RESOURCES AND RELEVANT BACKGROUND:

Nanocatalysts made with earth-abundant elements can improve the energy efficiency, sustainability, and reduce overall industrial greenhouse gas emissions. Nanocatalysts can also provide green energy precursors to industries that heavily rely on fossil fuels. The goal of this roundtable is to identify the most pressing near-term knowledge gaps, needs, and opportunities, as we look to accelerate the impact of nanocatalysts in a variety of industrial processes. For example, the production of ammonia for agricultural fertilizers through the Haber-Bosch process currently uses close to 2% of the world’s energy supply and heavily relies on fossil fuels for feedstock. Nanocatalysts provide a pathway to make green hydrogen available as feedstock and optimize the overall energy efficiency of the ammonia production process by reducing temperature and pressure requirements. Industrial CO 2 emissions are currently at 9 Gt per year; reimagining industrial processes using nanocatalysts offer a potential avenue to mitigate emissions and reach the 2030 decarbonization goals.
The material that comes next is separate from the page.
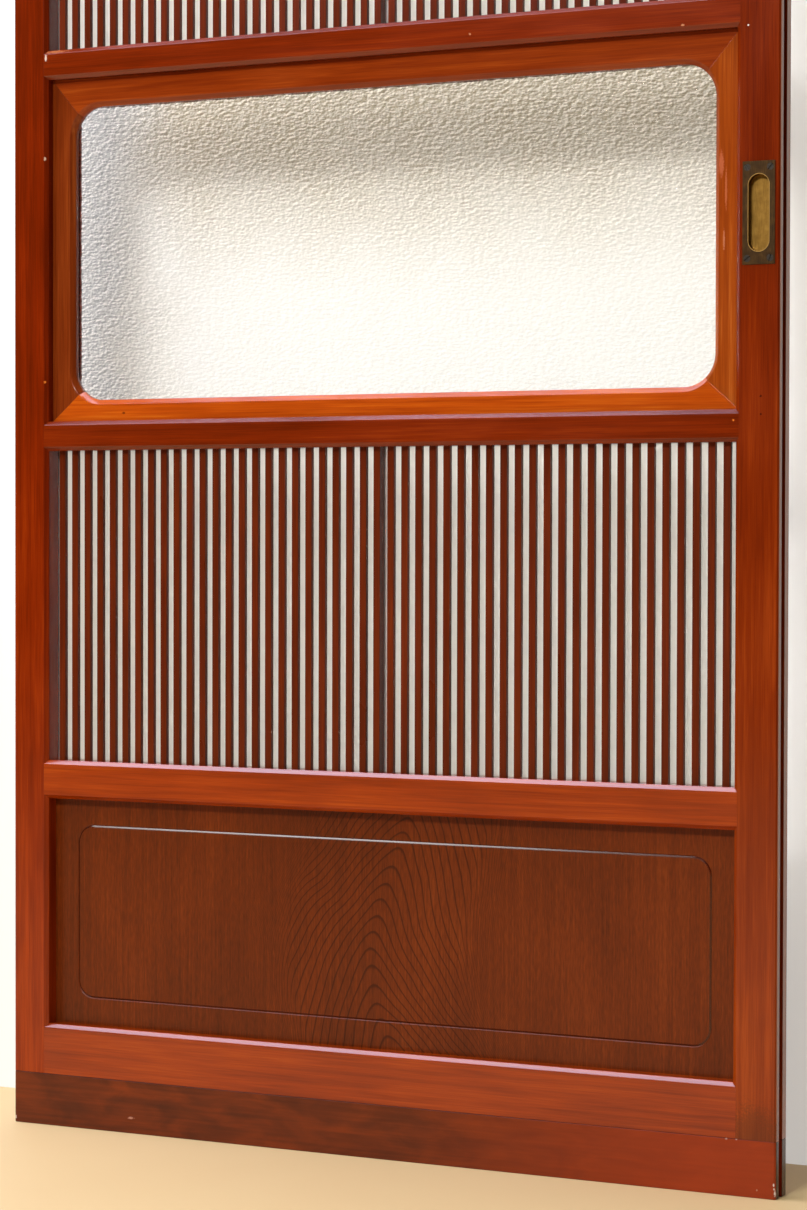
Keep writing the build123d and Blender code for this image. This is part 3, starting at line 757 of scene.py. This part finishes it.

Vision: Nanotechnology as a catalyst for innovation in key areas and industries that could help accelerate progress toward climate change mitigation and sustainable development goals in the short term.

Objectives

  • Identify key knowledge gaps, needs, and new use-case opportunities.
  • Identify approaches, tools, questions, and needs to address knowledge gaps.
  • Identify the most impactful ideas in the short term, based on strategic opportunities, scalability, and commercial potential.